Work instructions: Repeat exactly the lines between and including those that contain "const towel = new" and "in imported if". Output no other line.

Source excerpt:
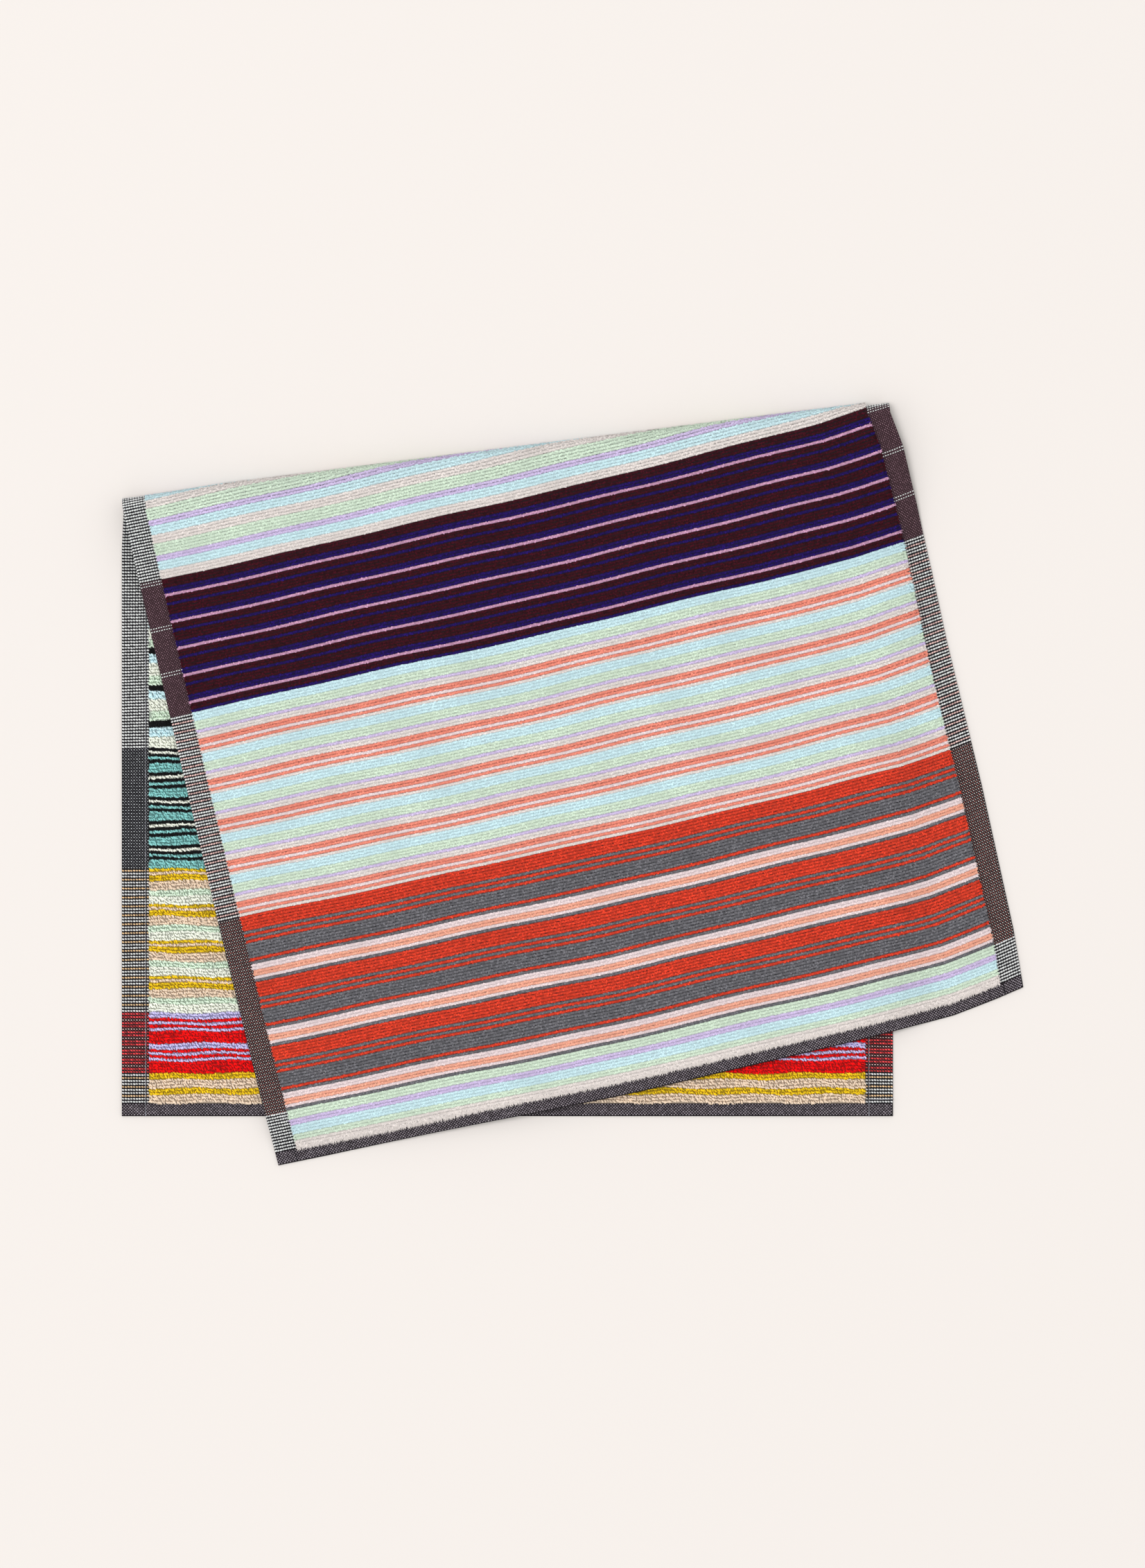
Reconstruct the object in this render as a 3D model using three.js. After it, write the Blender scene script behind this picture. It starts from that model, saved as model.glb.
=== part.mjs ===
// A guest towel in cotton terry, folded once and laid on a table.
// It is one cloth with a pile panel, a flat-woven border down each long side and a narrow hem at each
// end. The fold runs on a slant, so the upper flap lies turned on the lower layer and hangs past its
// right and bottom edges, where it comes down to the table.
// Millimetres, +Z up. The origin is on the table, under the middle of the folded towel.
import * as THREE from "three";

// The cloth, before it is folded
const clothWidth = 400;
const borderWidth = 13;
const hemDepth = 6.7;
const pileThickness = 4.2;
const bandThickness = 1.8;
const shoulder = 1.5; // the pile rises to its full height over this width beside a band

// The lower layer, square to the axes
const lowerLengthLeft = 315;
const lowerLengthRight = 365;

// The fold: a half turn round a level axis that slants across the cloth
const foldRadius = 5;
const foldDrop = 70; // the flap settles from the fold's height over this length
const turnedBy = 1.25; // a border has changed sides this many fold lengths on from the fold's start

// The flap, turned clockwise, with its hem sagging towards the right
const flapTurn = THREE.MathUtils.degToRad(12.8);
const flapLengthLeft = 349.7;
const flapLengthRight = 305.7;
const hemSag = [
  { across: -200, sag: 0 },
  { across: -95, sag: 3.4 },
  { across: -10, sag: 6.2 },
  { across: 110, sag: 6.8 },
  { across: 160, sag: 6.0 },
  { across: 184, sag: 2.8 },
  { across: 200, sag: 0 },
];

// How far the flap's two sides stray to the right of straight ones, by the share of the way down
const sideStray = [
  { share: 0, left: 0.9, right: -1.6 },
  { share: 0.06, left: 0.7, right: 1.1 },
  { share: 0.16, left: 0.5, right: 1.8 },
  { share: 0.4, left: 0.8, right: 1.0 },
  { share: 0.65, left: 1.4, right: 2.1 },
  { share: 0.9, left: 2.8, right: 1.6 },
  { share: 1, left: 3.8, right: -0.1 },
];

// How the flap lies: clear of the layer below it, and down to the table past that layer's edges
const layerGap = 0.8;
const dropStart = -2;
const dropEnd = 20;

// Broad soft waves that stay in the flap, a row for each
const flapWaves = [
  { length: 190, heading: 62, phase: 0.4, height: 0.5 },
  { length: 125, heading: 108, phase: 2.1, height: 0.3 },
];

// The mesh's spacing
const gridStep = 12;
const foldSteps = 10;
const lowerSteps = 5;
const slopeProbe = 0.25;
const edgeTolerance = 0.01;

const half = clothWidth / 2;
const slant = Math.atan2(lowerLengthRight - lowerLengthLeft, clothWidth);
const alongFold = new THREE.Vector3(Math.cos(slant), Math.sin(slant), 0);
const acrossFold = new THREE.Vector3(-Math.sin(slant), Math.cos(slant), 0);
const flapHeading = new THREE.Vector3(Math.sin(flapTurn), -Math.cos(flapTurn), 0);
const foldLength = (Math.PI * foldRadius) / Math.cos(slant);
const restHeight = pileThickness / 2;
const foldTop = restHeight + 2 * foldRadius;

const { lerp, smoothstep } = THREE.MathUtils;
const shareAcross = (across) => (across + half) / clothWidth;
const lowerLength = (across) => lerp(lowerLengthLeft, lowerLengthRight, shareAcross(across));

// A column of a table at a place between its rows, on a straight line from row to row
function readTable(table, key, place, column) {
  const next = table.findIndex((row, i) => i > 0 && (place <= row[key] || i === table.length - 1));
  const [a, b] = [table[next - 1], table[next]];
  return lerp(a[column], b[column], (place - a[key]) / (b[key] - a[key]));
}

const flapLength = (across) =>
  lerp(flapLengthLeft, flapLengthRight, shareAcross(across)) +
  readTable(hemSag, "across", across, "sag");

// How far a place on the table lies outside the lower layer, below zero inside it
const outside = (x, y) => Math.max(x - half, -x - half, -y);

function waveAt(x, y) {
  return flapWaves.reduce((sum, wave) => {
    const heading = THREE.MathUtils.degToRad(wave.heading);
    const along = x * Math.cos(heading) + y * Math.sin(heading);
    const turn = (2 * Math.PI * along) / wave.length + wave.phase;
    return sum + wave.height * (1 + Math.sin(turn));
  }, 0);
}

// Height of the flap's middle over a place, where it has come a length down from the fold
function flapHeight(x, y, down) {
  const onCloth = pileThickness + layerGap + restHeight + waveAt(x, y);
  const settled = lerp(onCloth, restHeight, smoothstep(outside(x, y), dropStart, dropEnd));
  return lerp(foldTop, settled, smoothstep(down, 0, foldDrop));
}

// The cloth's middle surface: a place across the cloth, and a length from the lower layer's hem
function middleAt(across, length) {
  const lower = lowerLength(across);
  const point = new THREE.Vector3(across, lower, 0);
  if (length <= lower) return point.set(across, length, restHeight);
  const past = Math.min((length - lower) / foldLength, 1);
  const down = Math.max(length - lower - foldLength, 0);
  const share = Math.min(down / flapLength(across), 1);
  const stray = lerp(
    readTable(sideStray, "share", share, "left"),
    readTable(sideStray, "share", share, "right"),
    shareAcross(across),
  );
  point.addScaledVector(alongFold, stray * past);
  if (past < 1) {
    point.addScaledVector(acrossFold, foldRadius * Math.sin(past * Math.PI));
    return point.setZ(restHeight + foldRadius * (1 - Math.cos(past * Math.PI)));
  }
  point.addScaledVector(flapHeading, down);
  return point.setZ(flapHeight(point.x, point.y, down));
}

// The way that the cloth's face side points: down under the lower layer, up on the flap
function faceSide(across, length) {
  const eastward = middleAt(across + slopeProbe, length).sub(middleAt(across - slopeProbe, length));
  const onward = middleAt(across, length + slopeProbe).sub(middleAt(across, length - slopeProbe));
  return eastward.cross(onward).negate().normalize();
}

// Whether a point of the mesh belongs to a border or a hem, their inner edges included
const isBand = (across, length) =>
  Math.abs(across) > half - borderWidth - edgeTolerance ||
  length < hemDepth + edgeTolerance ||
  length > lowerLength(across) + foldLength + flapLength(across) - hemDepth - edgeTolerance;

// Heights of both sides over the middle surface. The thin bands lie on what is under the cloth.
function sidesAt(across, length) {
  if (!isBand(across, length)) return { face: restHeight, back: -restHeight };
  const towardsFace = restHeight - bandThickness;
  const onTable = { face: restHeight, back: towardsFace };
  const turned = smoothstep(length - lowerLength(across), -foldLength, foldLength * turnedBy);
  return {
    face: lerp(onTable.face, -towardsFace, turned),
    back: lerp(onTable.back, -restHeight, turned),
  };
}

// Even steps from one value to another, both ends left in
function steps(from, to, count) {
  return Array.from({ length: count + 1 }, (_, i) => lerp(from, to, i / count));
}

// The mesh's columns, from the left edge to the right
function columns() {
  const panel = half - borderWidth - shoulder;
  const count = Math.round((2 * panel) / gridStep);
  return [-half, -half + borderWidth, ...steps(-panel, panel, count), half - borderWidth, half];
}

// The mesh's rows at one column, as lengths from the lower hem to the flap's hem
function rows(across) {
  const lower = lowerLength(across);
  const flap = lower + foldLength;
  const end = flap + flapLength(across);
  const flapPanel = end - hemDepth - shoulder;
  const flapSteps = Math.round(flapLengthLeft / gridStep);
  return [
    0,
    hemDepth,
    ...steps(hemDepth + shoulder, lower, lowerSteps),
    ...steps(lower, flap, foldSteps).slice(1, -1),
    ...steps(flap, flapPanel, flapSteps),
    end - hemDepth,
    end,
  ];
}

// Both sides of the cloth on one grid, joined round the rim into a closed body
function clothGeometry() {
  const acrossAll = columns();
  const rowCount = rows(0).length;
  const positions = [];
  const indices = [];
  for (const across of acrossAll)
    for (const length of rows(across)) {
      const middle = middleAt(across, length);
      const normal = faceSide(
        THREE.MathUtils.clamp(across, -half + slopeProbe, half - slopeProbe),
        length,
      );
      const sides = sidesAt(across, length);
      positions.push(...middle.clone().addScaledVector(normal, sides.face).toArray());
      positions.push(...middle.clone().addScaledVector(normal, sides.back).toArray());
    }

  const face = (column, row) => 2 * (column * rowCount + row);
  const back = (column, row) => face(column, row) + 1;
  const quad = (a, b, c, d) => indices.push(a, b, c, a, c, d);
  const lastColumn = acrossAll.length - 1;
  const lastRow = rowCount - 1;
  for (let c = 0; c < lastColumn; c++)
    for (let r = 0; r < lastRow; r++) {
      quad(face(c, r), face(c, r + 1), face(c + 1, r + 1), face(c + 1, r));
      quad(back(c, r), back(c + 1, r), back(c + 1, r + 1), back(c, r + 1));
    }
  for (let c = 0; c < lastColumn; c++) {
    quad(face(c, 0), face(c + 1, 0), back(c + 1, 0), back(c, 0));
    quad(face(c, lastRow), back(c, lastRow), back(c + 1, lastRow), face(c + 1, lastRow));
  }
  for (let r = 0; r < lastRow; r++) {
    quad(face(0, r), back(0, r), back(0, r + 1), face(0, r + 1));
    quad(
      face(lastColumn, r),
      face(lastColumn, r + 1),
      back(lastColumn, r + 1),
      back(lastColumn, r),
    );
  }

  const geometry = new THREE.BufferGeometry();
  geometry.setAttribute("position", new THREE.Float32BufferAttribute(positions, 3));
  geometry.setIndex(indices);
  geometry.computeVertexNormals();
  return geometry;
}

const cottonTerry = new THREE.MeshStandardMaterial({
  color: 0xc4a7a4,
  roughness: 0.95,
  metalness: 0,
});

const towel = new THREE.Mesh(clothGeometry(), cottonTerry);
towel.name = "towel";

// The origin goes under the middle of the folded towel, at the table
const box = new THREE.Box3().setFromObject(towel);
const middle = box.getCenter(new THREE.Vector3());
towel.position.set(-middle.x, -middle.y, -box.min.z);

const foldedTowel = new THREE.Group();
foldedTowel.name = "folded_guest_towel";
foldedTowel.add(towel);

export default foldedTowel;
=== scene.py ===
import math

import bpy
import numpy as np
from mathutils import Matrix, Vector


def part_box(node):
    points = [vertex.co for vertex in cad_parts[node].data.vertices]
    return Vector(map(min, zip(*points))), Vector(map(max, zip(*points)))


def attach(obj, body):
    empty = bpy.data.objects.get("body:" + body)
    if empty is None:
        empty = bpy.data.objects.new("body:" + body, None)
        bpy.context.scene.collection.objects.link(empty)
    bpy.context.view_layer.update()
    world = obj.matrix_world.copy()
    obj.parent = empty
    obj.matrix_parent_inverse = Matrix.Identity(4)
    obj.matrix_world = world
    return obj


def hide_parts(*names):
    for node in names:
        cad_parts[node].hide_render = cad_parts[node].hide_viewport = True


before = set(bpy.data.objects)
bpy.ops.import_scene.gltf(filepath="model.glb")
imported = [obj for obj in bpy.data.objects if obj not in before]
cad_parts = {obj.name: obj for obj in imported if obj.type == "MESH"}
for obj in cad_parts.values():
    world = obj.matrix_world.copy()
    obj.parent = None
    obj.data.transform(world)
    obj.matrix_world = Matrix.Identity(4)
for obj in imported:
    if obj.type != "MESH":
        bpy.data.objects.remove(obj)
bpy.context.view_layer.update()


# The view: a camera straight above the towel, as far off as a long lens needs. The floor is plain and
# pale, and the light is one wide soft panel overhead with a bright room round it, so shadows are faint.
VIEW_TALL = 0.8134
CAMERA_HEIGHT = 6.0
CAMERA_SENSOR = 36.0
FLOOR_COLOUR = (0.8, 0.753, 0.717, 1)
FLOOR_SIZE = 30.0
FLOOR_DROP = 0.0001
ROOM_LIGHT = 0.68
PANEL_WATTS = 258.0
PANEL_SIZE = 3.2
PANEL_PLACE = (-1.2, 0.5, 6.8)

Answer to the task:
const towel = new THREE.Mesh(clothGeometry(), cottonTerry);
towel.name = "towel";

// The origin goes under the middle of the folded towel, at the table
const box = new THREE.Box3().setFromObject(towel);
const middle = box.getCenter(new THREE.Vector3());
towel.position.set(-middle.x, -middle.y, -box.min.z);

const foldedTowel = new THREE.Group();
foldedTowel.name = "folded_guest_towel";
foldedTowel.add(towel);

export default foldedTowel;
=== scene.py ===
import math

import bpy
import numpy as np
from mathutils import Matrix, Vector


def part_box(node):
    points = [vertex.co for vertex in cad_parts[node].data.vertices]
    return Vector(map(min, zip(*points))), Vector(map(max, zip(*points)))


def attach(obj, body):
    empty = bpy.data.objects.get("body:" + body)
    if empty is None:
        empty = bpy.data.objects.new("body:" + body, None)
        bpy.context.scene.collection.objects.link(empty)
    bpy.context.view_layer.update()
    world = obj.matrix_world.copy()
    obj.parent = empty
    obj.matrix_parent_inverse = Matrix.Identity(4)
    obj.matrix_world = world
    return obj


def hide_parts(*names):
    for node in names:
        cad_parts[node].hide_render = cad_parts[node].hide_viewport = True


before = set(bpy.data.objects)
bpy.ops.import_scene.gltf(filepath="model.glb")
imported = [obj for obj in bpy.data.objects if obj not in before]
cad_parts = {obj.name: obj for obj in imported if obj.type == "MESH"}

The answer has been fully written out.